(Nov 18, 2008)
The Problem
Hiring is almost always reactive, transactional and shortsighted. Even the best hiring environments rarely consider the aggregate impact of an individual hire. Relatively few organizations provide guidance beyond platitudes about the strategic meaning of any given position.
Before automation and the various management technologies of the 80s and 90s, service functions within the firm were all like this. Priorities were set by the relative political importance of the customer rather than the strategic importance to the operation. The heaviest weight always won the argument.
A large part of the problem has been the lack of real strategic direction for the recruiting and staffing functions. "We hire the best." is only a little worse than "We hire at the 75% percentile of equivalent salaries." There is simply no current method for articulating the refined choices and impacts of the hiring process on the overall workforce.
As a result, inefficiency is the norm and layoffs (the shedding of unnecessarily accumulated fat) are seen as natural occurrences. When layoffs do come, there is precious little in the way of real guidance. Targets in next years payroll budget or an across the board sweep of 10% simply misunderstand the impact of the decision.

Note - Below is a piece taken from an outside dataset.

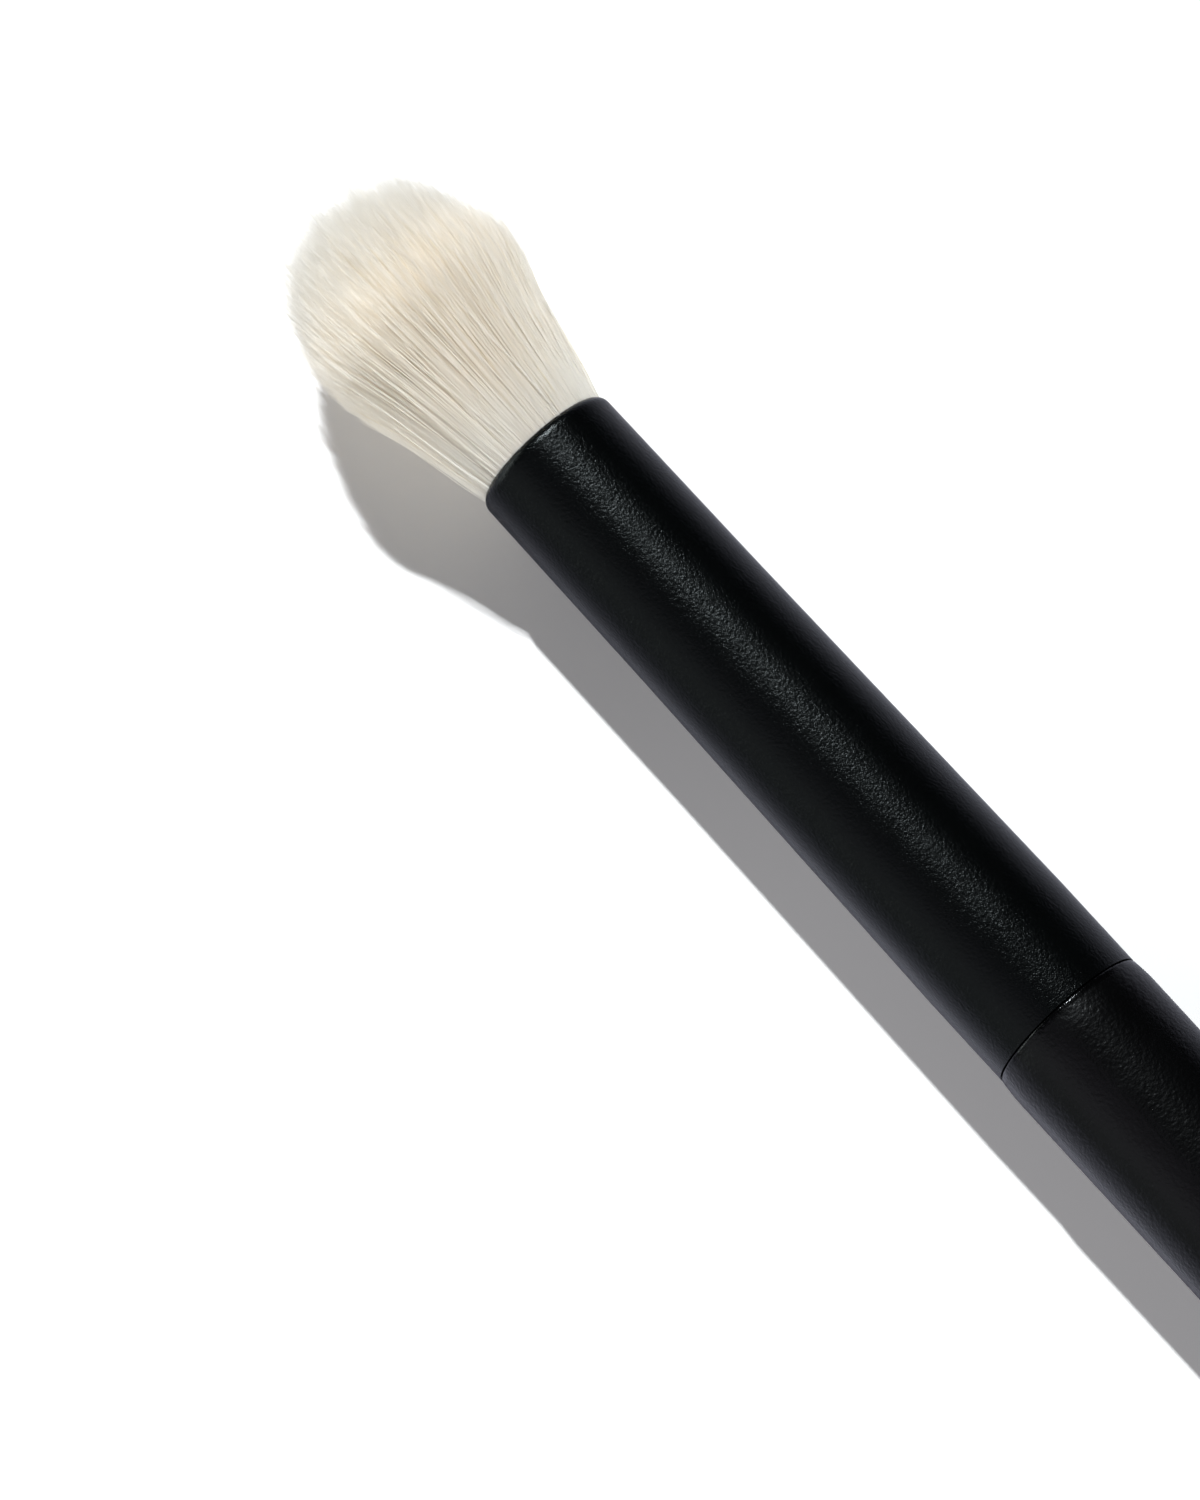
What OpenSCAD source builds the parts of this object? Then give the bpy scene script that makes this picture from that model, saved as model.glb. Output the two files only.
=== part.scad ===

The big complication is the way that demographics are changing. We no longer live in a world where job seekers are an infinite resource. Even in this difficult economic time, no one will be able to make more babies fast enough.
The "aging of the workforce" is the dawning of a new and permanent situation. In fact, some industries and cities are rapidly dying because they are starved for young people. Consider the steel industry (and plenty of old school manufacturing operations). With a median age in the 50s, high levels of tenure, great camaraderie amongst lifetime friends, it’s virtually impossible to attract and retain 25 to 35 year olds.
These organizations face eroding profits and declining adaptability because they have hired and retained to measures that were always too simplistic. Most will go out of business over the course of the next ten years because they can not attract the right talent for sustained organizational renewal.
And that is never in a job description.